Re: Server simplification, really?
Nonsense. If you look at how (since we're talking about servers) AMD's Epyc SoCs do I/O, you will see that there are for our purposes two collections of high-ish speed I/O lanes: those that can be a SATA lane or a PCIe lane and those that can be only PCIe lanes (I'm ignoring xGMI because either you need xGMI and will have it or you don't need it). That is, there is a 1-for-1 option between creating a lane of SATA and a lane of PCIe, which can be used as an NVMe transport or to connect a chip-down end device or to provide a standard (or nonstandard) card-edge connector. There is no difference in the cost of the SoC, the socket, or the traces.
That leaves the end device connectors, of which there are many different kinds, each with its own performance, cost, service life, lane count, mechanical attachment, and board space consumption tradeoffs. It's true that connectors can be fairly expensive, but if you want the most apples-to-apples comparison you might look at the M.2 connector you mention, because it comes in several different flavours that can support up to x4 PCIe, or x1 SATA, or either of those in the same connector (keys B and M are what you're after here). Those connectors are literally the same and there is no price difference between keying types. As a system designer building around an SP3 socket, you can provide an M.2 connector that supports only SATA, an M.2 connector that supports only PCIe, or an M.2 connector that supports either one for the exact same price. Note that supporting both requires either that you consume both PCIe and SATA lanes at the SoC or do some very unusual contortions to route the same lane(s) to both sets of pins and then let the operator choose how the serdes are configured.
The reasons PCIe is better than SATA are numerous: the author of this piece has stated that it's faster, but has implied that PCIe is limited to 20 Gb/s which it certainly is not; assuming he's thinking about a 4-lane interface that has not been true for over a decade. Currently shipping devices support PCIe4 which is 16 GT/s each direction *per lane*, and typical NVMe devices on the market support 4 lanes, meaning any gen4 x4 end device (NVMe or otherwise) can after the encoding overhead handle about 63 Gbit/s or just shy of 8 GiB/s.
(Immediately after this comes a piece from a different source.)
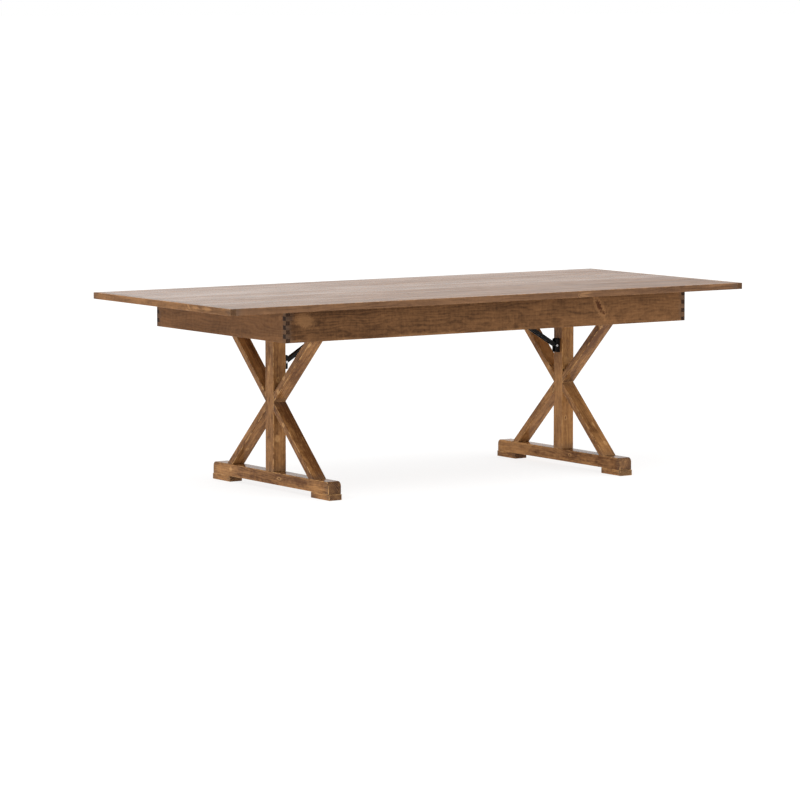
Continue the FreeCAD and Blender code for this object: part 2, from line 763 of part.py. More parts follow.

PCIe isn't 4x as fast as SATA, it's more than 12x faster and will be 24x faster once PCIe gen5 devices become available in the next couple of years. This ignores the overhead of HBAs and software drivers, which only add to PCIe's advantages...
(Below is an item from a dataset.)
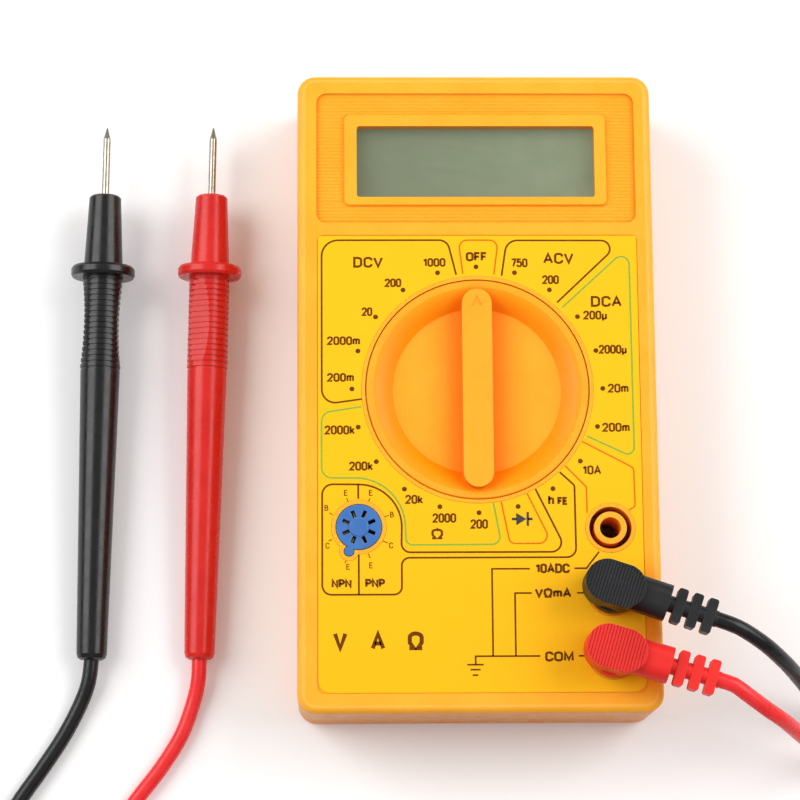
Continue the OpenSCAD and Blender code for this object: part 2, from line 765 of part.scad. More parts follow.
front_case();
rear_cover();
function_label();
lcd_lens();
lcd_glass();
lcd_holder();
zebra_strips();
circuit_board();
switch_tracks();
chip_blob();
resistors();
film_capacitors();
electrolytic_capacitors();
rectifier_diodes();
trimmer();
shunt_wire();
fuse_glass();
fuse_caps();
fuse_clips();
battery_can();
battery_terminals();
battery_snap();
battery_leads();
shield_foil();
earth_spring();
transistor_socket();
transistor_contacts();
jack_sleeves();
case_screws();
board_screws();
knob();
knob_contacts();
detent_spring(-1);  // detent_spring_left
detent_spring(1);  // detent_spring_right
detent_ball(-1);  // detent_ball_left
detent_ball(1);  // detent_ball_right
color(black) plug_body(1, black_arm);  // black_plug_body
plug_pin(1, black_arm);  // black_plug_pin
color(black) plug_relief(1, black_arm);  // black_plug_relief
color(red) plug_body(2, red_arm);  // red_plug_body
plug_pin(2, red_arm);  // red_plug_pin
color(red) plug_relief(2, red_arm);  // red_plug_relief
color(black) tube(black_run, cord_d);  // black_cord_run
color(black) coil(black_coil_at, coil_out);  // black_cord_coil
color(black) tube(black_tail, cord_d);  // black_cord_tail
color("#e9e9e4") tie(black_coil_at, coil_out, 1);  // black_cord_tie
color(red) tube(red_run, cord_d);  // red_cord_run
color(red) coil(red_coil_at, coil_out);  // red_cord_coil
color(red) tube(red_tail, cord_d);  // red_cord_tail
color("#e9e9e4") tie(red_coil_at, coil_out, -1);  // red_cord_tie
color(black) probe_handle(black_end, black_heading, 0);  // black_probe_handle
probe_needle(black_end, black_heading);  // black_probe_needle
color(red) probe_handle(red_end, red_heading, 60);  // red_probe_handle
probe_needle(red_end, red_heading);  // red_probe_needle
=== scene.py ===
"""Looks of a pocket digital multimeter and its two test leads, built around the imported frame.

The frame gives the case, knob, sockets, plugs and probes. This script adds the two cords, the print on the
label, every material, the camera, the floor and the lights. Lengths are in metres; tables of places on the
label are in millimetres, as they would be on the print's drawing.
"""

import json
import math

import bmesh
import bpy
import numpy as np
from mathutils import Matrix, Vector


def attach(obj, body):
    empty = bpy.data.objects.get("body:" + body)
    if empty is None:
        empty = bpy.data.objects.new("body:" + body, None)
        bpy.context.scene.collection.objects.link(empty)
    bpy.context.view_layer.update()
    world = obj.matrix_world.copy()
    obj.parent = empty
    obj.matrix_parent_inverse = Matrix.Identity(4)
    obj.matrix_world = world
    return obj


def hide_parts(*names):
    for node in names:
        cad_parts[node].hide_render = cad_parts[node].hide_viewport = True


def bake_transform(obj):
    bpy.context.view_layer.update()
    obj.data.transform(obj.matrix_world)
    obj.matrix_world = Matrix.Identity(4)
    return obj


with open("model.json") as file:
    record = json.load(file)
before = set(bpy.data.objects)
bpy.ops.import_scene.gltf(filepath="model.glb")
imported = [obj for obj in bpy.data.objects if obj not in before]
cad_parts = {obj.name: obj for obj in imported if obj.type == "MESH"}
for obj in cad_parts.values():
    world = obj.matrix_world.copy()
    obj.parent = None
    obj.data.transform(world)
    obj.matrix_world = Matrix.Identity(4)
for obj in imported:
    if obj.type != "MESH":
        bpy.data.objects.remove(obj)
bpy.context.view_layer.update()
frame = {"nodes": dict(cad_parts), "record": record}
MM = 0.001

# Camera: place in millimetres, angles in degrees, lens and sensor in millimetres
CAMERA_AT = (-28.16, -112.23, 561.59)
CAMERA_PITCH = 11.521
CAMERA_YAW = -1.394
CAMERA_ROLL = -0.405
CAMERA_LENS = 127.29
CAMERA_SENSOR = 36
CAMERA_SEES_FROM = 0.01
CAMERA_SEES_TO = 20

# Cords: diameter, sides of the tube, distance between its rings, how far it reaches into the plug and the
# handle, and the same routes as in the CAD source, in millimetres
CORD_D = 3.0
CORD_SIDES = 16
CORD_STEP = 1.5
TUCK = 1.0
BLACK_RUN = [
    (44.74, -46.5, 30.5), (47.3, -47.4, 30.4), (49.8, -48.5, 29.7), (54.2, -51, 27), (58.8, -54, 21.8),
    (62.3, -56.3, 15.5), (66, -58.8, 8.6), (70.5, -61.8, 3.9), (76, -65.5, 1.8), (82, -70.2, 1.5),
    (87, -75.5, 1.5), (90.5, -82, 1.5), (93, -97, 1.5), (90.5, -113, 1.5), (87, -120.5, 1.5),
    (81.5, -127, 1.5), (75, -132, 1.5), (67, -135, 1.5), (58, -136, 1.5), (48, -136, 1.5),
    (28, -136, 1.5), (8, -136, 1.5), (-12, -136, 1.5), (-30, -136, 1.5),
]
BLACK_TAIL = [
    (-30, -136, 4.5), (-39, -136, 4.4), (-48, -136, 2.8), (-57, -135.6, 1.6), (-65.5, -133.8, 1.5),
    (-73.5, -130.6, 1.5), (-81, -126, 1.5), (-87.5, -119.6, 1.5), (-92.5, -112, 1.5), (-95.6, -103.5, 1.5),
    (-96.4, -95, 1.5), (-94.4, -86.5, 1.5), (-90, -78.6, 1.5), (-85.3, -71.8, 1.5), (-81.1, -65.3, 1.5),
    (-78, -59.2, 1.7), (-76.4, -54.9, 2.6), (-75.86, -50.6, 3),
]
RED_RUN = [
    (44.96, -58.02, 30.5), (47.3, -58.8, 30.4), (49.4, -60.2, 29.8), (53.8, -63, 27.1), (57.6, -65, 23.7),
    (61.7, -67, 16.8), (65.2, -68.6, 10.7), (69, -70.4, 5.7), (73.2, -72.6, 2.6), (77, -75.3, 1.6),
    (80.1, -79.3, 1.5), (80.4, -84.2, 1.5), (77.7, -88.2, 1.5), (72.6, -90, 1.5), (64, -90, 1.5),
    (56, -90, 1.5), (48, -90, 1.5), (40, -90, 1.5),
]
RED_TAIL = [
    (40, -90, 4.5), (31, -90, 4.4), (22, -90, 2.8), (13, -90, 1.6), (4, -90, 1.5), (-6, -90, 1.5),
    (-16, -90, 1.5), (-26, -90, 1.5), (-35, -90.2, 1.5), (-44, -91.6, 1.5), (-52.5, -93.8, 1.5),
    (-60, -94.6, 1.5), (-66.4, -92.8, 1.5), (-70, -88.2, 1.5), (-69.8, -82.6, 1.5), (-66.5, -77.6, 1.5),
    (-61.9, -71.6, 1.5), (-58.1, -65.4, 1.5), (-55.9, -59.4, 1.7), (-54.8, -54.9, 2.6), (-54.6, -50.6, 3),
]
COIL_OUT = 20.0
BLACK_COIL_AT = (-30.0, -116.0)
RED_COIL_AT = (40.0, -110.0)
COIL_POINTS_PER_TURN = 36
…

But there's much more to this than performance, especially since even multi-actuator spinning disks are still, compared with SSDs, sloths wallowing in molasses. PCIe doesn't require an additional HBA (embedded in Epyc and most current PCHs/SBs, but it still requires transistors and software to drive it), it can scale up to 16 lanes per port, and it provides a mostly reasonable collection of error-handling and hotplug mechanisms. SATA is basically still just plain old IDE from 1990, designed from the start for low-cost desktops. It has never belonged in servers and still doesn't. The real competing interface for rotating media isn't SATA, it's SAS. SAS, like SATA, requires an HBA and software to drive it (and, sadly, firmware which is invariably buggy), but it provides far more throughput than SATA and a much more robust and flexible collection of data protocols, including support for PCIe-like switched fabrics, reliable hotplug, dual-porting (like NVMe), and much more. For a lot good reasons, PCIe is winning that battle, but SATA isn't fit to carry water for either one.